Blueprints – Writing and Letting Go

A LOT has happened in the past two weeks and I’ve changed quite a bit (at least I like to think so).

First, I caught a cold from one of the students on Friday and felt terrible from Saturday morning when I awoke until Monday morning when it was time to go back to work.  I literally did nothing the entire weekend.  I did get to watch the Super Bowl, but that’s about all I did was simply watch it (and the commercials).  I had been stressed the entire week before at work and I learned that my body and stress don’t mix well.  Lessons that I learned on how to cope had to be relearned as suffered through the weekend.  As much as I want all my students to be brilliant, make good grades, and behave well so that I can teach them, the fact is I can’t control what they do or don’t do, I can only control my reaction to them.  So that’s what I focused on all of this past week — letting go.

So it was timely when I heard this week’s IGN UK Podcast: “The Force is Strong With this One.”  The interview is with Gary Whitta who works in Hollywood as a Screenwriter.  He has worked on The Book of Eli, After Earth,  and has just finished up work on The Star Wars: The Force Awakens.  

Now, as he’s talking I realize first that the podcast is talking the way that I’d envisioned the blog operating–not just about writing, but about all things Science Fiction/Fantasy (from movies to games to novels to little hints about the industry that he works–the whole nine yards).  I realized that I’ve seen both Interstellar and The Hobbit: Desolation of Smaug and haven’t at least shared opinions on them (and yet, they are in part why I write Sci-Fi and Fantasy–to do what they did, just on the page).

But one thing that REALLY struck me was the idea of writing (scripts especially) as BLUEPRINTS.  Essentially, he notes that in Hollywood, the scriptwriter sells the script and is no longer in control of the script’s (and by extension–the story’s) fate. It is the movie’s director who ultimately becomes the “author.”  He shares that his movie The Book of Eli was unique in two ways 1) it was ORIGINAL–not based on some preexisting property (which is rare in Hollywood) and 2) what ended up on the screen was MOSTLY what was on the page.  The movie After Earth–well, not so much.

You have to let go of the process in collaboration.  In movies, there are hundreds, if not thousands of people spending millions to make your vision come alive and you have to hope that it turns out like you have it in your head (or laid it out on the page).

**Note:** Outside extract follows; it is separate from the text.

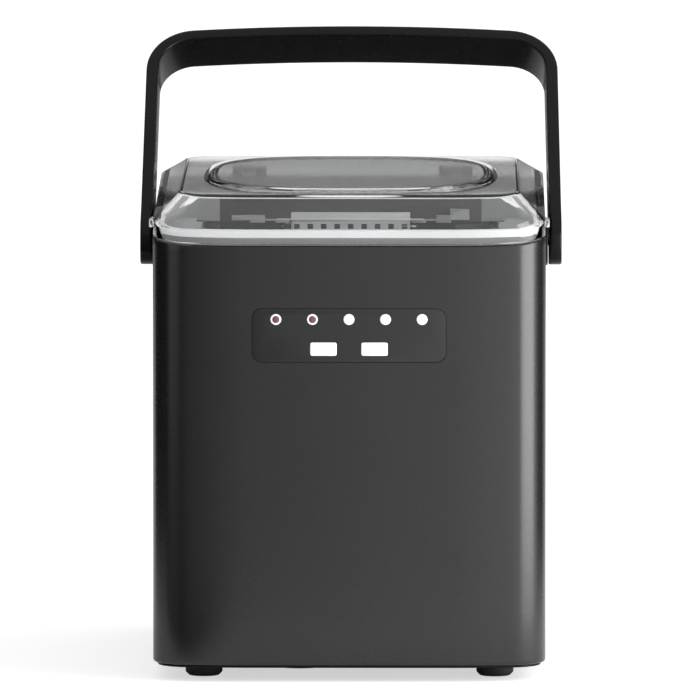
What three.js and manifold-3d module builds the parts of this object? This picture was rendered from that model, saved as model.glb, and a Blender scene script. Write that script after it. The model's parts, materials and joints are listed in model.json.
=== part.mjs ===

The implications for me are clear: when I write scripts (Graphic Novels), I need to turn it over to my artist and not try to “direct.”  If it matches my vision, awesome.  If not, move on to the next project in hopes that the next one will.  My first experience with collaboration went well up until I saw the finished artwork.  With all due respect to my artist (whose artwork was awesome) it just didn’t match up to the Marvel artwork at the time that I was reading and envisioned for the project.

Lastly, I can also use this for the rest of my writing–right now, I spend months on short-stories for a $10 – $25 payment.  I’m very detailed and I don’t want to lose that, but I’m making a couple of small tweaks to writing to help me be a little more efficient.  Instead of writing at night after teaching all day, I’m taking a little time on the weekends and dedicating it to writing (I’m writing the blog post right now during this time, so hopefully its working!).  I can still write during the week if I feel so inclined, but I KNOW that I’ll have a block of time to write no matter what if for some reason (tired, illness, etc.) that I can’t write during the week.

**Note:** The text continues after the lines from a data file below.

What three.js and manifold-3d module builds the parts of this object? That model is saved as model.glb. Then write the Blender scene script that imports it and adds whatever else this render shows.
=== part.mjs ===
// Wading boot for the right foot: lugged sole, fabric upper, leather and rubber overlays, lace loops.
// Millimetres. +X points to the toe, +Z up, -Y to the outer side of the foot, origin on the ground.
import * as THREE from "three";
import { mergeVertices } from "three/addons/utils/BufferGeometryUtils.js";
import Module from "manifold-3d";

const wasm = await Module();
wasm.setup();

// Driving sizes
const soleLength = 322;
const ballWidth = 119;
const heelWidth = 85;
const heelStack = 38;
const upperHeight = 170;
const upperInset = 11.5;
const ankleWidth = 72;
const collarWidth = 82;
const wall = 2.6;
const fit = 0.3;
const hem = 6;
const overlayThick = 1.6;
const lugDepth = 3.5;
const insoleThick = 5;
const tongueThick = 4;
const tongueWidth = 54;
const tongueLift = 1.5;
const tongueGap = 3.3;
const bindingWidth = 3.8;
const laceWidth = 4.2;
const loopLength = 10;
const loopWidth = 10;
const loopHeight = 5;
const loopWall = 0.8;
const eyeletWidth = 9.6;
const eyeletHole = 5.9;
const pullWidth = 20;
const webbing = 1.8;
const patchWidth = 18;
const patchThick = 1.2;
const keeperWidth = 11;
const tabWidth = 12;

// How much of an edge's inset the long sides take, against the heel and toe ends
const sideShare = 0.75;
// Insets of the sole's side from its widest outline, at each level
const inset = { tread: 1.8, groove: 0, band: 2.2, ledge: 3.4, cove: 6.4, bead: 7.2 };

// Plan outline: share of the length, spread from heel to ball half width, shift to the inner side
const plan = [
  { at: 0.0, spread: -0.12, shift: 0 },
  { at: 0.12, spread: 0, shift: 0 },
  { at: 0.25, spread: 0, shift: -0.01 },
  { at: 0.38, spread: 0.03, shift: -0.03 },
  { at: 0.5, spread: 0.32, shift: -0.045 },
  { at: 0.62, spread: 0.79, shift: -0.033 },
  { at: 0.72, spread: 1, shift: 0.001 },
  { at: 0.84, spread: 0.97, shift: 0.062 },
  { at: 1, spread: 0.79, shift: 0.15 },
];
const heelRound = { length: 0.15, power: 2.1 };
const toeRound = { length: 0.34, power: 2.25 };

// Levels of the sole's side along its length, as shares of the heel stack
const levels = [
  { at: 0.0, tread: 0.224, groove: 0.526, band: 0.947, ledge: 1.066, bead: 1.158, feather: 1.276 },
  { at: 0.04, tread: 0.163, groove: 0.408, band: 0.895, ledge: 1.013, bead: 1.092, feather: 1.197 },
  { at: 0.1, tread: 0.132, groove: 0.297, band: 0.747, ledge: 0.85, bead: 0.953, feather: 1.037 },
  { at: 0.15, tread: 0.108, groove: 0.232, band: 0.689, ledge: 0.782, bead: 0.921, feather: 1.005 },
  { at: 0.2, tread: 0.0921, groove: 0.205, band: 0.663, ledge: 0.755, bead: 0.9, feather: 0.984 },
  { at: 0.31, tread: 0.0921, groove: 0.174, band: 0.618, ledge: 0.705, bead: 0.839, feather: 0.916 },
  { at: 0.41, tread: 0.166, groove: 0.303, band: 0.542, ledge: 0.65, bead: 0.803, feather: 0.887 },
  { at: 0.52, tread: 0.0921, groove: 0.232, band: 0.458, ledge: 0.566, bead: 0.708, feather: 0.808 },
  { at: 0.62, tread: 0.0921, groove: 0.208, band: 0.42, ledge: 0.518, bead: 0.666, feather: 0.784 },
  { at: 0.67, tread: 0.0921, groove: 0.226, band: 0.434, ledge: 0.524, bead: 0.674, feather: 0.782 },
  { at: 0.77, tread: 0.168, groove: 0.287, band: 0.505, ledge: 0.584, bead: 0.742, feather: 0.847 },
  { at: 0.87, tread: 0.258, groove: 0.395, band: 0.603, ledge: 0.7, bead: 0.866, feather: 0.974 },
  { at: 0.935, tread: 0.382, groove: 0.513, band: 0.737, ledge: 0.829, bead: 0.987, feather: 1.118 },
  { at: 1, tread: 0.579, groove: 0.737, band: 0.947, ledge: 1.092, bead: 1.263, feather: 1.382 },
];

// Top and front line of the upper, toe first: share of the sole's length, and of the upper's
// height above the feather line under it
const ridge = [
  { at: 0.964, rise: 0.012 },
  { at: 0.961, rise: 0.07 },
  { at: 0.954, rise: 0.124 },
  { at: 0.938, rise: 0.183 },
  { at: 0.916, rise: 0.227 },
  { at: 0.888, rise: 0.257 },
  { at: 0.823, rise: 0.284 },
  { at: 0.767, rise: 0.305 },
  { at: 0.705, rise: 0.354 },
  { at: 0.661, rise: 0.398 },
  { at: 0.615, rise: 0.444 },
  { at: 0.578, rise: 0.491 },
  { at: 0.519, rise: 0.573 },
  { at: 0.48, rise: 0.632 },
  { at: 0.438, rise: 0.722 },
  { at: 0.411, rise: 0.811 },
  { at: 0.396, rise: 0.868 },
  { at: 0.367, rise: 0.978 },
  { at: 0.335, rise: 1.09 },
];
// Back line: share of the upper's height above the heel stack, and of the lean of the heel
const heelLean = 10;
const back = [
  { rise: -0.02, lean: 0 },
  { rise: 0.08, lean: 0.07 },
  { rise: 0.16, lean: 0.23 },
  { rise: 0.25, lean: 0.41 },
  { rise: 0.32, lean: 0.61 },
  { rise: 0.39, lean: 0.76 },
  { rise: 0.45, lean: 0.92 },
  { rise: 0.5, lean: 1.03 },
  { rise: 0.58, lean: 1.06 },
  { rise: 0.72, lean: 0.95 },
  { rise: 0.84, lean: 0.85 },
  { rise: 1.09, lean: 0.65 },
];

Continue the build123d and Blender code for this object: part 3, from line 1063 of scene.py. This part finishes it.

There were many other takeaways from this past week, but I’ll save those for future blog topics.  Expect more of “round robin” approach on future topics as well–not just on writing and my process.  Later, all!

Tech Update – Strangeness!  Router=stable, Wifi=comes and goes at its whim (been up for 3 days without a hitch, though.

Writing Update – Slowness!  Added a little more to 2nd scene of HAWKEMOON.  Worked on setting and characterization.  Hoping to finish this scene today. If so, 2 down, 2 to go.